Thats true...they don't. Volcanic events put stuff into the stratosphere. Humans messing with the climate artificially is a bit scary and will probably do more harm than good.

"increased dimming in the Northern Hemisphere may have disguised even more drastic effects of global warming that would have occurred there otherwise?"
So the SH is cooling while the NH is warming. I'm afraid this doesn't fit the CO2 enhanced greenhouse theory as it is supposed to be a well mixed gas ie. the same amount of CO2 is at either end of the Earth. I know I know, you will point to the Southern Ocean as being the reason for the difference. This would indicate that the oceans have more effect on climate than the atmosphere. So if the oceans aren't heating then there isn't much to worry about?

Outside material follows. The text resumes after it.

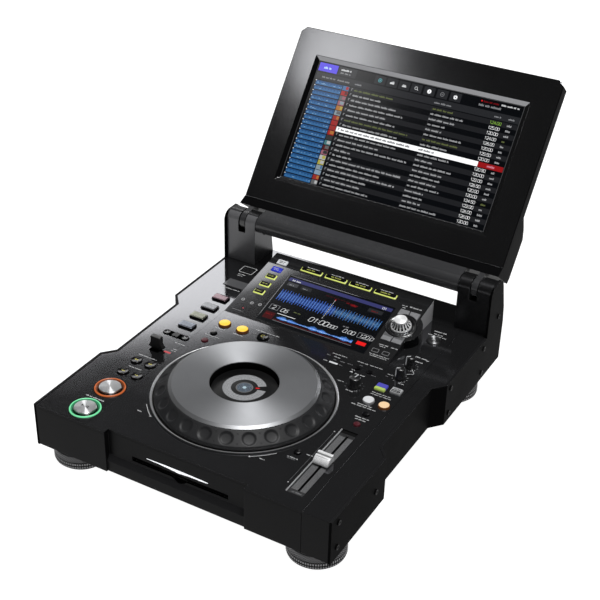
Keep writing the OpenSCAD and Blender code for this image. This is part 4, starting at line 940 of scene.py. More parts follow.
# ================================================================ deck display
def deck_ui():
    cx, cs, w, h = SCR
    mb = MB()
    mb.box(cx - w / 2 + 0.05, cs - h / 2 + 0.05, -1.5, cx + w / 2 - 0.05, cs + h / 2 - 0.05, -0.35, 0)
    put_mb("deck_screen_glass", mb, MHS, "player", UIM["bg"], replaces=("deck_display",), slot="deck_screen", bevel=0.1, segs=1)
    names = list(UIM); idx = {n: i for i, n in enumerate(names)}
    mb = MB()
    z0 = -0.34
    def X(t): return cx - w / 2 + t * w
    def Y(t): return cs + h / 2 - t * h
    def R(x0, y0, x1, y1, k, lay=0):
        mb.quad(X(x0), Y(y1), X(x1), Y(y0), z0 + 0.012 * lay, idx[k])
    R(0.012, 0.02, 0.988, 0.98, "bg", 1)
    # pale shine-free frame line and the title bar
    R(0.015, 0.030, 0.985, 0.098, "navy", 2)
    greek(mb, X(0.05), Y(0.088), 12, 2.6, z0 + 0.06, idx["text"], 31)
    digits(mb, "01", X(0.90), Y(0.090), 4.8, z0 + 0.06, idx["white"])
    # tabs
    for a, b in ((0.03, 0.13), (0.16, 0.26)):
        R(a, 0.13, b, 0.20, "panel" if a > 0.1 else "panel2", 2)
        greek(mb, X(a + 0.02), Y(0.185), 7, 1.8, z0 + 0.05, idx["grey"], int(a * 100))
    greek(mb, X(0.40), Y(0.170), 34, 1.5, z0 + 0.05, idx["dred2"], 35)
    greek(mb, X(0.60), Y(0.195), 16, 1.7, z0 + 0.05, idx["dred"], 36)
    mb.poly([(X(0.64), Y(0.215)), (X(0.70), Y(0.215)), (X(0.67), Y(0.17))], z0 + 0.06, idx["dred"])
    R(0.80, 0.14, 0.93, 0.215, "panel", 2)
    greek(mb, X(0.83), Y(0.195), 9, 1.8, z0 + 0.05, idx["dred"], 37)
    # zoomed waveform: fine separate lines, denser before the centre line
    r = random.Random(11)
    n = 112
    ym = 0.415
    for j in range(n):
        t = (j + 0.5) / n
        amp = 0.130 * (1.0 if j % 3 == 0 else (0.66 if j % 3 == 1 else 0.56)) * (0.86 + 0.14 * abs(math.sin(t * 11.0 + 0.4))) * r.uniform(0.86, 1.06)
        if t > 0.55:
            amp *= 0.86
        xa = 0.03 + 0.94 * t
        wd = (0.30 if j % 3 == 0 else 0.17) / n * 0.94
        R(xa - wd, ym - amp, xa + wd, ym + amp, "wave" if t < 0.55 else "wave_r", 2)
        R(xa - wd, ym - amp * 0.5, xa + wd, ym + amp * 0.5, "wave2" if j % 3 == 0 and t < 0.55 else ("wave" if t < 0.55 else "wave_r2"), 3)
        if t > 0.5 and j % 7 == 0:
            R(xa - 0.001, ym - 0.10, xa + 0.001, ym + 0.10, "grey", 4)
            R(xa - 0.006, ym - 0.004, xa + 0.006, ym + 0.004, "grey", 4)
    for q in range(9):
        R(0.4985, ym - 0.21 + q * 0.047, 0.5015, ym - 0.21 + q * 0.047 + 0.034, "text", 6)
    R(0.495, ym - 0.225, 0.505, ym - 0.21, "red2", 6)
    # lower read-outs
    R(0.03, 0.635, 0.115, 0.735, "grey", 2); R(0.034, 0.641, 0.111, 0.729, "bg", 3)
    digits(mb, "2", X(0.055), Y(0.720), 8, z0 + 0.06, idx["text"])
    digits(mb, "06", X(0.135), Y(0.728), 8.6, z0 + 0.06, idx["text"], shear=0.25)
    greek(mb, X(0.25), Y(0.675), 10, 1.7, z0 + 0.06, idx["dgreen"], 41)
    digits(mb, "01:00", X(0.40), Y(0.735), 10.5, z0 + 0.06, idx["text"], shear=0.25)
    digits(mb, ".000", X(0.565), Y(0.733), 7.4, z0 + 0.06, idx["text"], shear=0.25)
    greek(mb, X(0.70), Y(0.635), 8, 1.8, z0 + 0.06, idx["grey"], 43)
    digits(mb, "0.00", X(0.72), Y(0.735), 8.2, z0 + 0.06, idx["text"], shear=0.25)
    R(0.855, 0.64, 0.975, 0.745, "grey", 2); R(0.858, 0.646, 0.972, 0.739, "bg", 3)
    digits(mb, "120.0", X(0.868), Y(0.730), 7.4, z0 + 0.06, idx["text"], shear=0.25)
    # overview
    R(0.03, 0.79, 0.12, 0.93, "dred2", 2)
    greek(mb, X(0.04), Y(0.85), 9, 2.2, z0 + 0.05, idx["dred"], 44)
    m = 120
    for j in range(m):
        t = (j + 0.5) / m
        amp = 0.03 + 0.075 * abs(math.sin(t * 7 + 1.2) * math.sin(t * 23)) + 0.02 * r.random()
        x0, x1 = 0.15 + 0.70 * (t - 0.45 / m), 0.15 + 0.70 * (t + 0.45 / m)
        lump = 0.35 + 0.65 * abs(math.sin(t * 8.2 + 0.3))
        R(x0, 0.862 - amp * lump * 0.50, x1, 0.862 + amp * lump * 0.26, "wave_r", 2)
        R(x0, 0.862 - amp * lump * 0.24, x1, 0.862 + amp * lump * 0.12, "wave2", 3)
        if r.random() < 0.45:
            R(x0, 0.858, x1, 0.866, "blue3", 4)
    R(0.13, 0.9045, 0.86, 0.9105, "dred", 2); R(0.13, 0.925, 0.86, 0.930, "grey", 2)
    R(0.13, 0.775, 0.30, 0.783, "white", 3)
    R(0.885, 0.80, 0.965, 0.865, "red", 2)
    put_mb("deck_screen_picture", mb, MHS, "player", [UIM[n] for n in names], slot="deck_screen", angle=10)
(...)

Since 1978 satellites have been measuring the temperatures of the oceans and guess what? Global ocean anomaly is +0.1, SH ocean anomaly is -0.2, NH ocean is +0.28. Not much worth getting excited about.
According to the ARGO ocean monitoring network there has not been any warming withing the world's oceans since the early 2000's. Wake me up if global warming cranks up again will you and I'll have another look.

"But please explain a worldwide hoodwinking of thousands of different scientists and a couple dozen of organizations?"
They've done it before (eg. eugenics) and they'll do it again. Believe it or not, it is not a consensus that progresses science.